In KWAIDAN, this poetically synchs to a highly modernist film
reworking traditional folk tales.
The
bendable continuum between old world logic and new world chaos
is of course a trait strongly associated with many Asian cultures.
Nowhere is this more noticeable than in Katsuhiro Otomo's AKIRA
(1987). Otomo employed Shoji Yamashiro and his neo-traditionalist
'world music' ensemble Geino Yamashirogumi to provide a futuristic
fusion based on collapsing cultures and ethnicities into one another.

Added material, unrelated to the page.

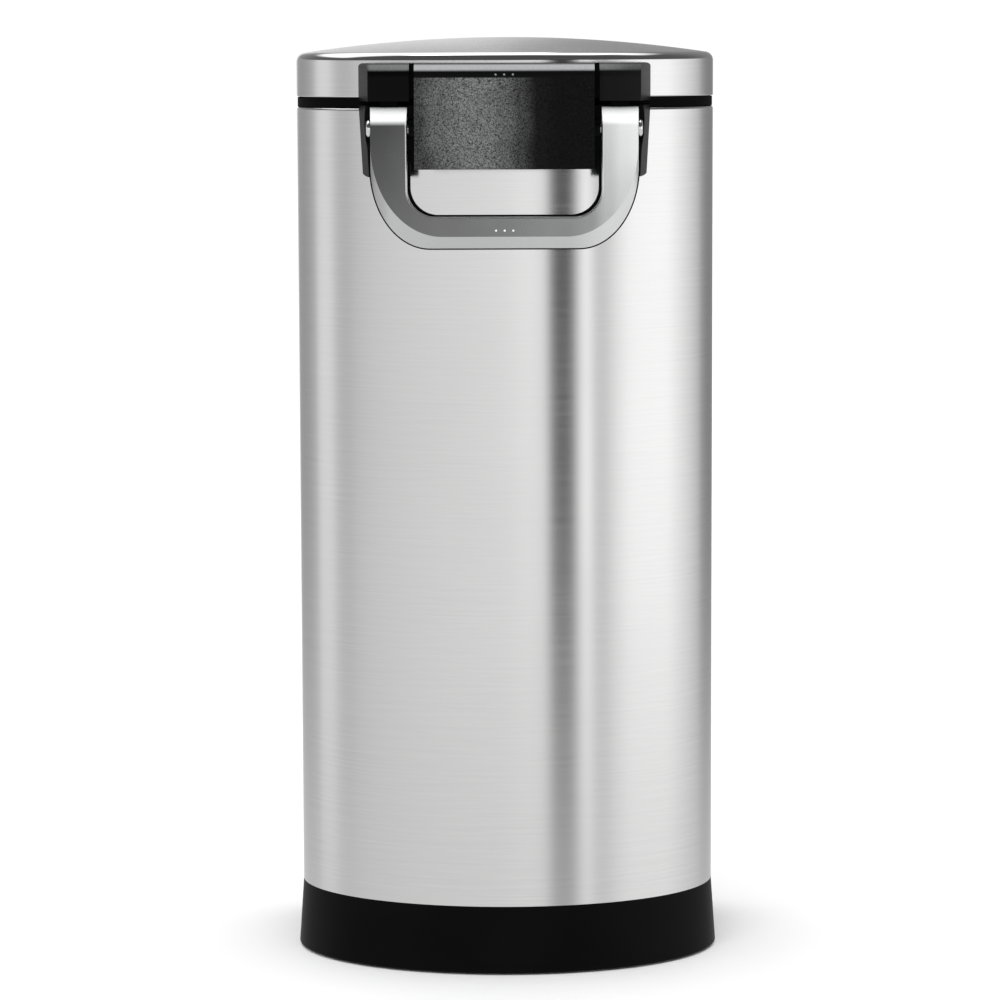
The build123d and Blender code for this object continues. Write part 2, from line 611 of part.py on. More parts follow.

Obviously, the Eastern sensibility of history folding into itself
and echoing its past in the present facilitated such a concept
more readily then one could engineer in Western cinema. While
many parts of the score are distinctively multicultural and pan-Asian,
the opening sequence makes the strongest sonic statement. Massive
sonar quakes (yet again, Godzilla-Sumo nexus come to mind) appear
in the form of gigantic taiko drum explosions matched to the gargantuan
black crater at the heart of Neo-Tokyo. This time, the landscape
itself is the drum; its skin the very fabric of a technological
society; the impact no less than a nuclear explosion, downtown
at peak hour. Once again, sound effect (a past explosion) and
musical moment (the ancient taiko drum) fuse as a subsonic event,
recorded as a black, concave hole that chillingly forecasts an
apocalyptic future without resorting to cloying musical devices.
There
is much to be uncovered, experienced and realized in the beautiful
chaos of the Asian soundtrack. As with the genuine weirdness one
experiences in the urban aura of metropolitan centres like Tokyo
and Hong Kong, the aural tailoring of their kung-fu, samurai,
ghost and animation movies deliberately confuses the sound of
music with the noise of the soundtrack. It is if the Eastern soundtrack
is in fact the Western soundtrack turned inside out.